Dès lors, comment aurait-il pu être possible pour L’Algérino de ne pas faire un énorme succès d’une chanson qui dit :

« La chica chica (…) va te tching tchang tchong. »

Le son ch appelle naturellement à l’ailleurs attirant, à l’exotisme appréciable. On a l’impression d’être loin avec une fille spéciale quand la chanson parle de chica, de tchikita. On a l’impression d’être dans un clan secret qui parle un argot d’initié quand on parle de tchoins. Peu de chances d’avoir un succès en parlant des tchèques ou de Tchaikovsky… Plus de risques d’évoquer le rêve et les bons moments en parlant de tchatche, de litchi, ou encore de… chocolat. Lorsque la MZ et Niska sortaient respectivement « Tchapalo » et « Tchibili-Tabala » en 2015, ils étaient sans doute un peu trop en avance. La musique populaire est une question de codes et de signes de reconnaissances stylistiques. Dans les années 60, il a fallu associer la distorsion aux guitares pour les rendre électriques, et passer de la mode folk à la mode rock. Au début de la décennie, il fallait se débarrasser des “comme” dans les comparaisons et faire du hashtag rap à la Big Sean. L’ère du tch pour toucher cette frange d’auditeurs accrochés à snapchat — c’est maintenant.

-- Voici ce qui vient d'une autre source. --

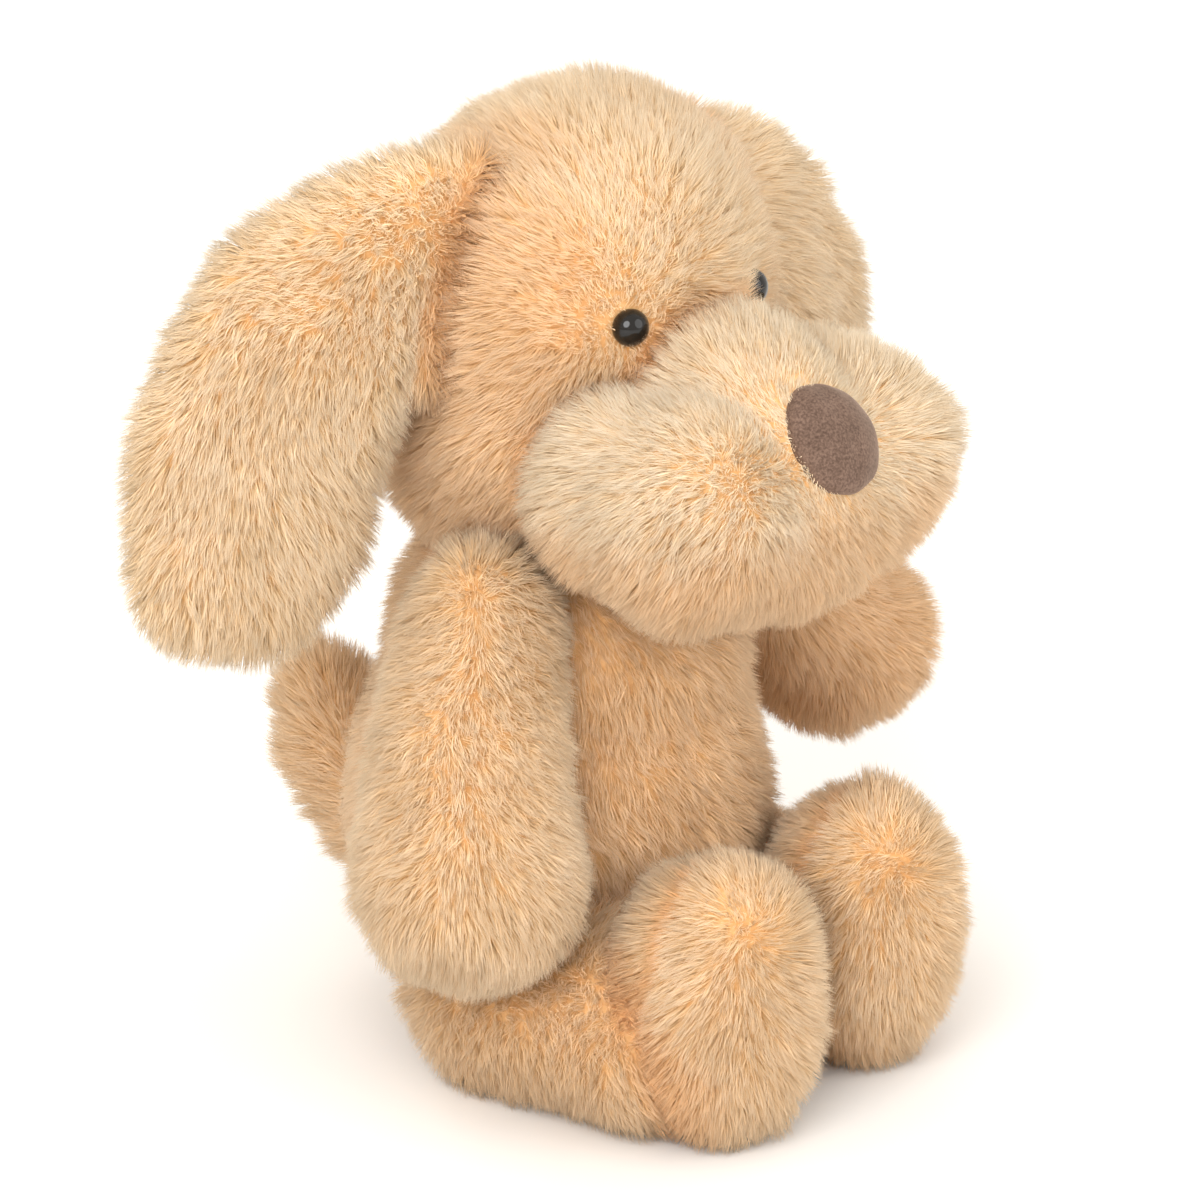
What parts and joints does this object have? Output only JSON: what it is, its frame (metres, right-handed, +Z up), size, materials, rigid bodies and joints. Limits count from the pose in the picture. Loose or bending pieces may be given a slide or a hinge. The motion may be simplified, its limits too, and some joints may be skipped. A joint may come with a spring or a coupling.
{
  "type": "plush dog",
  "caption": "Sitting plush dog with a ball-like head, deep muzzle, drooping ears, stubby limbs and a short tail; sewn covers over stuffing.",
  "frame": {"origin": "centre of the flat patch that the body sits on", "axes": "+Z up, the dog looks along -Y, and its left side is +X"},
  "size_m": [0.2543, 0.205, 0.264],
  "materials": {
    "plush": "long soft pile, apricot",
    "plush_pale": "long soft pile, pale cream",
    "nose_suede": "brushed short nap, taupe",
    "eye_plastic": "polished black",
    "washer_plastic": "natural",
    "thread": "polyester thread",
    "filling": "polyester fibre",
    "bag_cloth": "plain woven",
    "pellets": "natural granules"
  },
  "bodies": {
    "torso": {"body_front": "plush", "body_back": "plush", "body_stuffing": "filling", "pellet_bag": "bag_cloth", "pellets": "pellets"},
    "neck": {"neck_thread": "thread"},
    "head": {"head_cover_left": "plush", "head_cover_right": "plush", "head_stuffing": "filling", "muzzle_cover_left": "plush_pale", "muzzle_cover_right": "plush_pale", "muzzle_stuffing": "filling", "nose_patch": "nose_suede", "eye_left": "eye_plastic", "eye_right": "eye_plastic", "eye_washer_left": "washer_plastic", "eye_washer_right": "washer_plastic"},
    "ear_left": {"ear_left_front": "plush", "ear_left_back": "plush", "ear_left_stuffing": "filling"},
    "ear_right": {"ear_right_front": "plush", "ear_right_back": "plush", "ear_right_stuffing": "filling"},
    "arm_left": {"arm_left_outer": "plush", "arm_left_inner": "plush", "arm_left_stuffing": "filling"},
    "arm_right": {"arm_right_outer": "plush", "arm_right_inner": "plush", "arm_right_stuffing": "filling"},
    "leg_left": {"leg_left_top": "plush", "leg_left_bottom": "plush", "leg_left_stuffing": "filling", "foot_left_sole": "plush", "foot_left_upper": "plush", "foot_left_stuffing": "filling"},
    "leg_right": {"leg_right_top": "plush", "leg_right_bottom": "plush", "leg_right_stuffing": "filling", "foot_right_sole": "plush", "foot_right_upper": "plush", "foot_right_stuffing": "filling"},
    "tail": {"tail_upper": "plush", "tail_lower": "plush", "tail_stuffing": "filling"}
  },
  "joints": [
    {"name": "head_turn", "type": "hinge", "parent": "torso", "child": "neck", "pos_m": [0, -0.003, 0.112], "axis": [0, 0, 1], "range_deg": [-15, 15], "stiffness_Nm_per_rad": 0.6},
    {"name": "head_nod", "type": "hinge", "parent": "neck", "child": "head", "pos_m": [0, -0.003, 0.112], "axis": [1, 0, 0], "range_deg": [-8, 8], "stiffness_Nm_per_rad": 1.5},
    {"name": "arm_left_swing", "type": "hinge", "parent": "torso", "child": "arm_left", "pos_m": [0.054, -0.02, 0.1375], "axis": [-1, 0, 0], "range_deg": [-6, 40], "stiffness_Nm_per_rad": 0.08},
    {"name": "arm_right_swing", "type": "hinge", "parent": "torso", "child": "arm_right", "pos_m": [-0.054, -0.02, 0.1375], "axis": [-1, 0, 0], "range_deg": [-6, 40], "stiffness_Nm_per_rad": 0.08},
    {"name": "leg_left_lift", "type": "hinge", "parent": "torso", "child": "leg_left", "pos_m": [0.039, -0.018, 0.0273], "axis": [-1, 0, 0], "range_deg": [0, 20], "stiffness_Nm_per_rad": 0.1},
    {"name": "leg_right_lift", "type": "hinge", "parent": "torso", "child": "leg_right", "pos_m": [-0.039, -0.018, 0.0273], "axis": [-1, 0, 0], "range_deg": [0, 20], "stiffness_Nm_per_rad": 0.1},
    {"name": "tail_wag", "type": "hinge", "parent": "torso", "child": "tail", "pos_m": [0, 0.062, 0.037], "axis": [0, 0, 1], "range_deg": [-25, 25], "stiffness_Nm_per_rad": 0.03},
    {"name": "ear_left_flap", "type": "hinge", "parent": "head", "child": "ear_left", "pos_m": [0.05429, -0.00077, 0.202], "axis": [-0.184, -0.0096, 0.9829], "range_deg": [-10, 10], "stiffness_Nm_per_rad": 0.08},
    {"name": "ear_right_flap", "type": "hinge", "parent": "head", "child": "ear_right", "pos_m": [-0.05387, 0.00089, 0.202], "axis": [0.1656, -0.0808, 0.9829], "range_deg": [-10, 10], "stiffness_Nm_per_rad": 0.08}
  ]
}
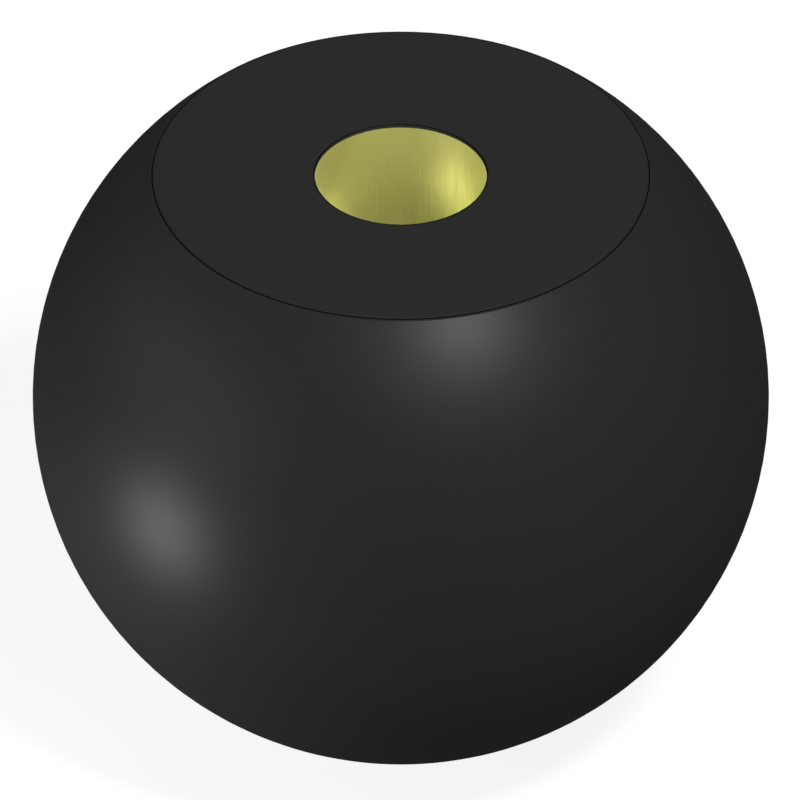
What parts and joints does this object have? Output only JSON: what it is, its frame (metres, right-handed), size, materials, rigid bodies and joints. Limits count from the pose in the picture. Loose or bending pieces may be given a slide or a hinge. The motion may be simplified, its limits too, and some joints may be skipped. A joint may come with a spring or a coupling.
{
  "type": "ball knob",
  "caption": "Black ball knob with a flat side and a blind hole in a metal insert, plain at its mouth and threaded below, for the end of a lever.",
  "frame": {"origin": "centre of the hole's mouth, on the flat face", "axes": "+Z along the hole's axis, out of its mouth, with the flat face up and the round end down; +X and +Y lie in the flat face, and no feature sets them apart"},
  "size_m": [0.035, 0.035, 0.0304],
  "materials": {
    "ball": "satin",
    "insert": "satin"
  },
  "bodies": {
    "root": {"ball": "ball", "threaded_insert": "insert"}
  },
  "joints": []
}
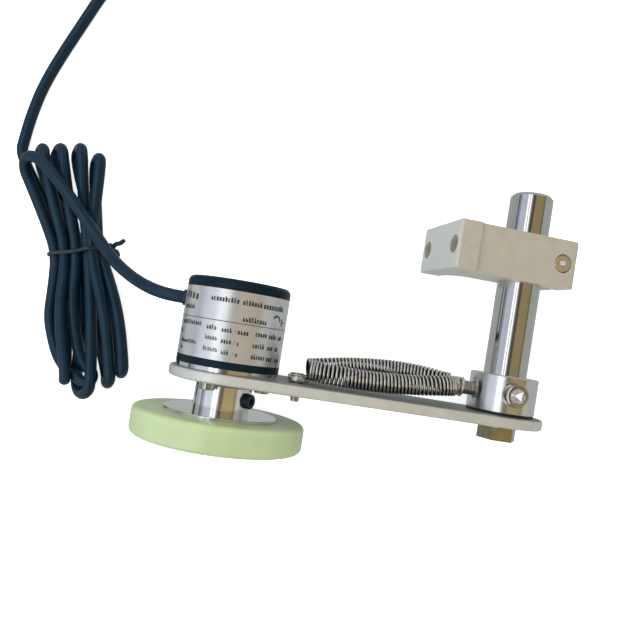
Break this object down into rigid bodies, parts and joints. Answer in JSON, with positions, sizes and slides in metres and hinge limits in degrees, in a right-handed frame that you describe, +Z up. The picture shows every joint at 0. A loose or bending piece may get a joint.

Ainsi, d’ici à ce que la mode passe, il ne serait pas surprenant d’entendre des futurs hits qui tenteront subtilement de surfer sur cette tendance inconsciente. Et si MHD sortait un Tchin Tchin sur un sample de Tchinchirote ? Niro un Tchétchènes, Kalash un Tchip ? Une reprise de Tchao Tchao par Jul ? Rendez-vous l’été prochain pour danser sur une version 2018 de Tchu Tcha Tcha avec Scridge, Lebeey et L’Algérino — ou une reprise de Mao et moi par la Mafia Spartiate.